- _DESCRIPTION OF THE TASK_
Stop after the line containing "end_lean = 0.55": print each line exactly from the first line of the listing up to that point.
○ ○ ○ ○ ○
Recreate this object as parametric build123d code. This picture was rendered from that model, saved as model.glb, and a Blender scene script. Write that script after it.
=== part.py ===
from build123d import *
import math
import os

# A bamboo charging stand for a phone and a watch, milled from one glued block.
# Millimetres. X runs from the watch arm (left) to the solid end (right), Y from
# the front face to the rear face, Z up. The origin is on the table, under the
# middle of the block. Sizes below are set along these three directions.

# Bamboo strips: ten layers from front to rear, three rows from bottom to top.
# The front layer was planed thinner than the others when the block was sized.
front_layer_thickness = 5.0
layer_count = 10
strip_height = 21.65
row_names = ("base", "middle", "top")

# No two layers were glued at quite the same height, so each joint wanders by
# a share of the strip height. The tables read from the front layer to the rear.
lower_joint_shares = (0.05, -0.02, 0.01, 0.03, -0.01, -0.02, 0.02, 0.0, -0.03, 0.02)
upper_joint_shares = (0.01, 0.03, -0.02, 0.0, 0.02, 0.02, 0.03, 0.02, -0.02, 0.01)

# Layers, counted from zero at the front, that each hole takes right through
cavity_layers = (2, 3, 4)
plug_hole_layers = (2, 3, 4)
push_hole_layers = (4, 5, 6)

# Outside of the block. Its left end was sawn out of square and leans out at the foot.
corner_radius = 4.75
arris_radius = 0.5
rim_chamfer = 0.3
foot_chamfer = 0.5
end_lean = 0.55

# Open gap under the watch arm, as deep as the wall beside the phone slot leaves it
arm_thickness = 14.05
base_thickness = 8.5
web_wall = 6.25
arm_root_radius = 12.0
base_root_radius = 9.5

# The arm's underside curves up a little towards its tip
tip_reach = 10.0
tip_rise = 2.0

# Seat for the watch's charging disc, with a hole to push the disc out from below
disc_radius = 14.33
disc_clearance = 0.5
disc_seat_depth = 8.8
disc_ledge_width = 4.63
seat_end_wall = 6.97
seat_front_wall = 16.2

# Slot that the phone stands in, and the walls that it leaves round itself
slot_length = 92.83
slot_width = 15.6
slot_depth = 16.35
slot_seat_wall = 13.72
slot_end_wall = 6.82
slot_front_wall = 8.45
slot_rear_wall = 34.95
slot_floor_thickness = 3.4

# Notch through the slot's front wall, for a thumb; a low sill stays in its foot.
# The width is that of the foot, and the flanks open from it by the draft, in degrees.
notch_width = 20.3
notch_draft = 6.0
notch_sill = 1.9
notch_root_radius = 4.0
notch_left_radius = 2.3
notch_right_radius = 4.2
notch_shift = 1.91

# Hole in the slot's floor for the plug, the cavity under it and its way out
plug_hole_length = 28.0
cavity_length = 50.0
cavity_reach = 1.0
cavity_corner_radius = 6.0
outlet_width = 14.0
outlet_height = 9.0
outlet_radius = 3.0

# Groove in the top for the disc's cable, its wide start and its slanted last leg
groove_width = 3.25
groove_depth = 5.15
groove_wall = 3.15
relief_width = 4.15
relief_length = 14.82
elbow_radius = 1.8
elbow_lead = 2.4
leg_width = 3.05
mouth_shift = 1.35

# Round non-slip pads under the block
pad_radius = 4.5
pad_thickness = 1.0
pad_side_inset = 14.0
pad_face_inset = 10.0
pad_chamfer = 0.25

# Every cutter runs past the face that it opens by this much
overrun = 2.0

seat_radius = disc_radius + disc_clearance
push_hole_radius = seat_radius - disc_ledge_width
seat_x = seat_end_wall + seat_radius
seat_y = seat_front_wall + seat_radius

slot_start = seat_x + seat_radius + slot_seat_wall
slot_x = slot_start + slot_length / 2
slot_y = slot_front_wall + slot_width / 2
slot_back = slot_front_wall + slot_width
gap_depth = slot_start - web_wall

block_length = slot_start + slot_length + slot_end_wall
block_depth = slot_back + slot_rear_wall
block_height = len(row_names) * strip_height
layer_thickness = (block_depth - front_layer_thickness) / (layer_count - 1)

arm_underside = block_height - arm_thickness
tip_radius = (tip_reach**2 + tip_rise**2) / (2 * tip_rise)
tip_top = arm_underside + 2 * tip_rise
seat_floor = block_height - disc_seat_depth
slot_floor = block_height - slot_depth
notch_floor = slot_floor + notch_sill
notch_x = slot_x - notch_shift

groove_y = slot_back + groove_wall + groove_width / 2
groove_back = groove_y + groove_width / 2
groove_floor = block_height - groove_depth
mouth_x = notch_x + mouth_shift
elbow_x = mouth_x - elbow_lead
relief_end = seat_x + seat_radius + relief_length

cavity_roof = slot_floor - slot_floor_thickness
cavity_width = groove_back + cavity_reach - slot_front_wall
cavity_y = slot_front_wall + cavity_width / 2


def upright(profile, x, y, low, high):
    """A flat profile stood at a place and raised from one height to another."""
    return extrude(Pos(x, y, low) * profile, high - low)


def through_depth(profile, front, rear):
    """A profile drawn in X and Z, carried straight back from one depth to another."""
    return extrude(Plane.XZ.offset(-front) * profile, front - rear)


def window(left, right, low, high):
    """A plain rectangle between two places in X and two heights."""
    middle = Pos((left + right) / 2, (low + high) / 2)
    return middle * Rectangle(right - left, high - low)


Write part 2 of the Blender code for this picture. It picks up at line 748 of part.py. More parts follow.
○ ○ ○ ○ ○
- _PROBLEM SOLUTION_
Recreate this object as parametric build123d code. This picture was rendered from that model, saved as model.glb, and a Blender scene script. Write that script after it.
=== part.py ===
from build123d import *
import math
import os

# A bamboo charging stand for a phone and a watch, milled from one glued block.
# Millimetres. X runs from the watch arm (left) to the solid end (right), Y from
# the front face to the rear face, Z up. The origin is on the table, under the
# middle of the block. Sizes below are set along these three directions.

# Bamboo strips: ten layers from front to rear, three rows from bottom to top.
# The front layer was planed thinner than the others when the block was sized.
front_layer_thickness = 5.0
layer_count = 10
strip_height = 21.65
row_names = ("base", "middle", "top")

# No two layers were glued at quite the same height, so each joint wanders by
# a share of the strip height. The tables read from the front layer to the rear.
lower_joint_shares = (0.05, -0.02, 0.01, 0.03, -0.01, -0.02, 0.02, 0.0, -0.03, 0.02)
upper_joint_shares = (0.01, 0.03, -0.02, 0.0, 0.02, 0.02, 0.03, 0.02, -0.02, 0.01)

# Layers, counted from zero at the front, that each hole takes right through
cavity_layers = (2, 3, 4)
plug_hole_layers = (2, 3, 4)
push_hole_layers = (4, 5, 6)

# Outside of the block. Its left end was sawn out of square and leans out at the foot.
corner_radius = 4.75
arris_radius = 0.5
rim_chamfer = 0.3
foot_chamfer = 0.5
end_lean = 0.55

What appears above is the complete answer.